Banjarmasin, (Antaranews Kalsel) - Anisah Rasyidah adalah sosok wanita yang dikenal tangguh dan kuat di Kabupaten Hulu Sungai Utara, Kalimantan Selatan, terutama dalam mengangkat derajat perempuan untuk bisa mendapatkan kesempatan yang sama dengan laki-laki.
Kiprahnya untuk mengangkat kesejahteraan keluarga sudah dimulainya sejak 26 tahun lalu, tepatnya tahun 1992 saat dia diterima sebagai PNS di Badan Kependudukan dan Keluarga Berencana Nasional.
Sejak itu, Anisah yang merupakan anak ke empat dari enam bersaudara, bertekad untuk membantu para remaja di daerahnya, bisa mendapatkan pendidikan dan kesempatan yang layak seperti halnya lak-laki.
"Kala itu, para orang tua masih sangat kolot dengan prinsipnya, bahwa bila perempuan terlambat menikah berarti tidak laku," katanya.
Prinsip turun temurun melekat dibenak para orang tua tersebut, menjadi tantangan yang tidak mudah baginya, untuk mencapai tujuannya, yaitu mengurangi angka pernikahan dini di HSU.
Beruntung suaminya Abdul Wahid, yang kala itu adalah seorang jurnalis, bisa memahami keinginan dan tekadnya, sehingga mendukung penuh dengan yang dia perjuangkan.
Mengendarai sepeda motor dinas warna biru, Anisah selalu berangkat pagi-pagi dari rumahnya menuju ke berbagai daerah di HSU, untuk melakukan sosialisasi.
Kondisi daerah HSU yang banyak terpisah oleh rawa-rawa dan saling berjauhan, tidak menyurutkan langkahnya untuk menjalankan tugasnya sebagai petugas KB.
"Dulu anak perempuan baru lulus SD hingga SLTP, sudah dinikahkan, karena khawatir menjadi perawan tua," kata ibu dua anak tersebut.

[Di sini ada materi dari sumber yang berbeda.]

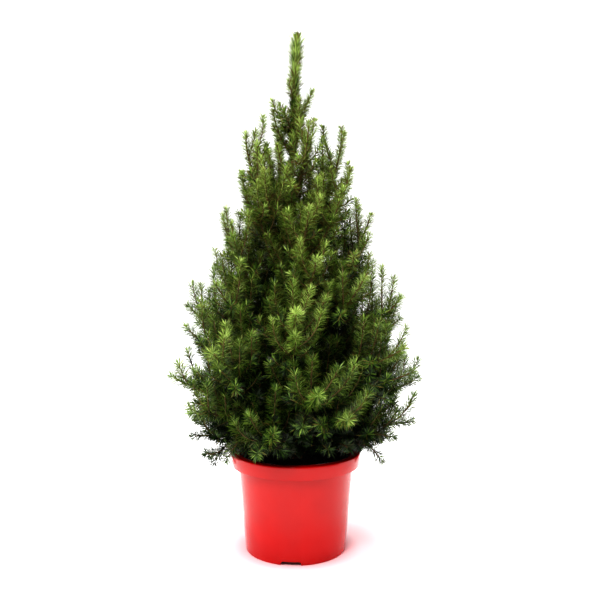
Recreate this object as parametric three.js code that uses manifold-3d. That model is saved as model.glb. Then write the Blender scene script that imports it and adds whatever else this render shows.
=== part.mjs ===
// Potted dwarf spruce in a plastic nursery pot.
// Millimetres, +Z up, origin at the middle of the pot's flat underside.
import * as THREE from "three";
import { mergeVertices } from "three/addons/utils/BufferGeometryUtils.js";
import Module from "manifold-3d";

// ---- Driving dimensions ----
const GAP = 0.3; // between pieces that rest on each other

const POT_HEIGHT = 144;
const LIP_RADIUS = 95;
const LIP_DROP = 19; // height of the lip's skirt
const LIP_DRAFT = 1.6; // how far the skirt narrows downwards
const LIP_ROUND = 2.4; // rounding of the rim's outer edge
const LIP_PLATE = 2.3; // width of the rim's flat inside the wall's line
const SHOULDER_RADIUS = 84; // body just under the lip
const BASE_RADIUS = 73.1;
const BASE_EDGE = 1.2; // chamfer round the base
const WALL = 1.8;
const FLOOR = 2.2;
const FILLET = 2; // inside corner between floor and wall
const POT_SIDES = 36;
const DRAIN = { count: 3, width: 27, height: 5.5, depth: 14, turn: -95 };

const SOIL_TOP = 132;
const SOIL_MOUND = 1.5; // rise of the potting mix towards the trunk, and its fall at the wall
const MOUND_FOOT = 46;
const MOUND_HEAD = 26;
const SOIL_MARGIN = 8; // width of the fall at the wall

const TREE_TOP = 742;
const TRUNK_END = 566; // where the leader's foliage takes over
const TRUNK_RADIUS = 8.2;
const TRUNK_SIDES = 9;
const TRUNK_RINGS = 11;
const FLARE = 3.2; // extra radius at the root flare
const FLARE_HEIGHT = 16;
const LEADER_RADIUS = 2.6;
const TRUNK_BOW = 8.5; // sideways sweep of the trunk
const TRUNK_SWAY = 4;
const TRUNK_LEAN = 2;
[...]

Kondisi tersebut, tambah dia, sungguh memprihatinkan, karena akibat dari pernikahan dini, menyebabkan tingginya angka kematian ibu dan anak, karena belum siapnya reproduksi bagi wanita.
Selain itu, belum siapnya mental menghadapi berbagai kesulitan berumah tangga, termasuk perekonomian, juga menyebabkan tingkat perceraian cukup tinggi.
Kemiskinan, tambah dia, seakan menjadi "warisan", karena generasi penerus tidak mendapatkan kesempatan mengenyam pendidikan lebih baik.
Kala itu, tingkat pernikahan dini di HSU mencapai 70 persen dari tingkat usia remaja di daerah yang hampir 90 persen wilayahnya adalah rawa-rawa.
Kini, perjuangan tersebut telah membuahkan hasil, dan membawa karir Anisah semakin cemerlang.
"Sekarang, angka usia pernikahan dini bisa kami tekan secara signifikan, dari 70 persen menjadi tinggal 30 persen," kata Anisah yang kini menjabat sebagai Kepala Dinas Pengendalian Penduduk dan Keluarga Berencana Kabupaten HSU.
Selain Anisah, suaminya Abdul Wahid, juga memiliki karir dan perjalanan politik yang cukup cemerlang, lepas dari tanggungjawabnya sebagai jurnalis, Wahid terpilih menjadi anggota DPRD HSU dari Golkar.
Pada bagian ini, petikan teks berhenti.